In these situations, turn to the immigration lawyers at Maison Immigration. We can answer any question you may have about sponsorship requirements and how you can help those in need make it to California. Don’t hesitate to contact us for a consultation to get the process started.
Why Do Cubans, Haitians, Nicaraguans, and Venezuelans Need Sponsorship?
For many people in Cuba, Haiti, Nicaragua, and Venezuela, the circumstances and conditions that they have to go through in their daily lives are totally out of their control. At the same time, these conditions also threaten their safety and the wellbeing of their families. There are a number of different conditions that would cause these people to seek refuge in the United States, but most often include things like:
- Unstable political situations, like when governments oppress their citizens or deny democratic processes, and instances of human rights violations, can push people to look for safety in countries with more stable politics, such as the United States.
- When local economies are frequently in a state of crisis, with high rates of unemployment, rising prices, and few job opportunities, individuals might struggle financially and end up in poverty, which drives them to explore better economic chances in foreign lands.
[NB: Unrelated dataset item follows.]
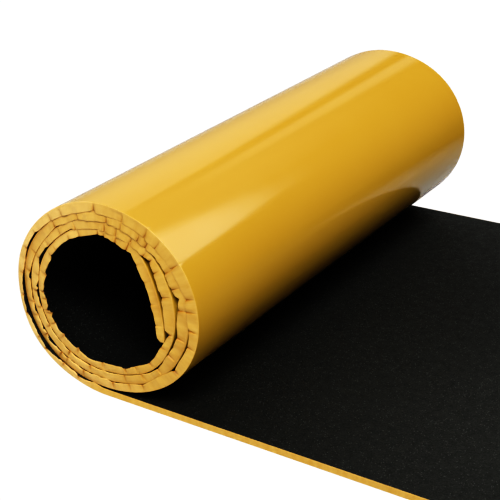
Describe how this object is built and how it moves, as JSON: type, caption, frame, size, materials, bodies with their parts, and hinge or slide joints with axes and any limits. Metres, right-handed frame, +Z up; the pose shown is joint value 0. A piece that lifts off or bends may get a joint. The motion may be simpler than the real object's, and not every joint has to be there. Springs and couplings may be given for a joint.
{
  "type": "acoustic foam sheet",
  "caption": "Black foam sheet faced with glossy yellow film, rolled up from one end with the rest lying flat on the floor.",
  "frame": {"origin": "on the floor below the middle of the roll, halfway along the roll's axis", "axes": "+X along the sheet, from the roll towards its flat end; +Y along the roll's axis; +Z up"},
  "size_m": [1.2998, 1, 0.379],
  "materials": {
    "foam": "matte fine-celled foam",
    "film": "glossy film"
  },
  "bodies": {
    "root": {"foam_sheet": "foam", "film_facing": "film"}
  },
  "joints": []
}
- Natural disasters and environmental decline, along with not having enough access to basics like food, clean water, and healthcare, can create really tough conditions for people. This makes them seek safety and better living conditions somewhere else.
- If crime and gang violence go up, and personal safety becomes a real concern, individuals and their families might find their home countries too dangerous. This situation forces them to seek a safer place to live.
- When people can’t easily get good healthcare or education, it can affect their well-being and future. So they look for places where these opportunities are better.
- Sometimes, when people are treated unfairly based on things like where they’re from, what they believe in, or how they pray, life can become unbearable. This drives them to find protection and equal rights in other countries.
- When human rights are ignored, like not being able to speak freely or come together peacefully, it creates fear and oppression. This causes individuals to leave for countries that respect these rights.
- Involvement in wars or conflicts, even within their own country or region, can put individuals and families in danger. So, they move to safer places.
- Political turmoil often leads to frequent leadership changes, which in turn makes the political climate and living conditions very unstable.
These situations and reasons can make life hard for people from Cuba, Haiti, Nicaragua, and Venezuela. They come to the United States for safety, stability, and a better life. Luckily, there are programs to assist these individuals in doing this.
What Programs Are in Place for Cubans, Haitians, Nicaraguans, and Venezuelans To Enter the United States?
Both the DHS and USCIS work in conjunction with the federal government to create programs that allow nationals from Cuba, Haiti, Nicaragua, and Venezuela a pathway to temporary refuge in the United States. Officially, these individuals are known as:
Currently, beneficiaries aren’t allowed to directly apply for these programs. Rather, they have to be “sponsored” by an individual or group in the United States that are known as “supporters.” Supporters can be any of the following:
- People who are citizens or nationals of the U.S.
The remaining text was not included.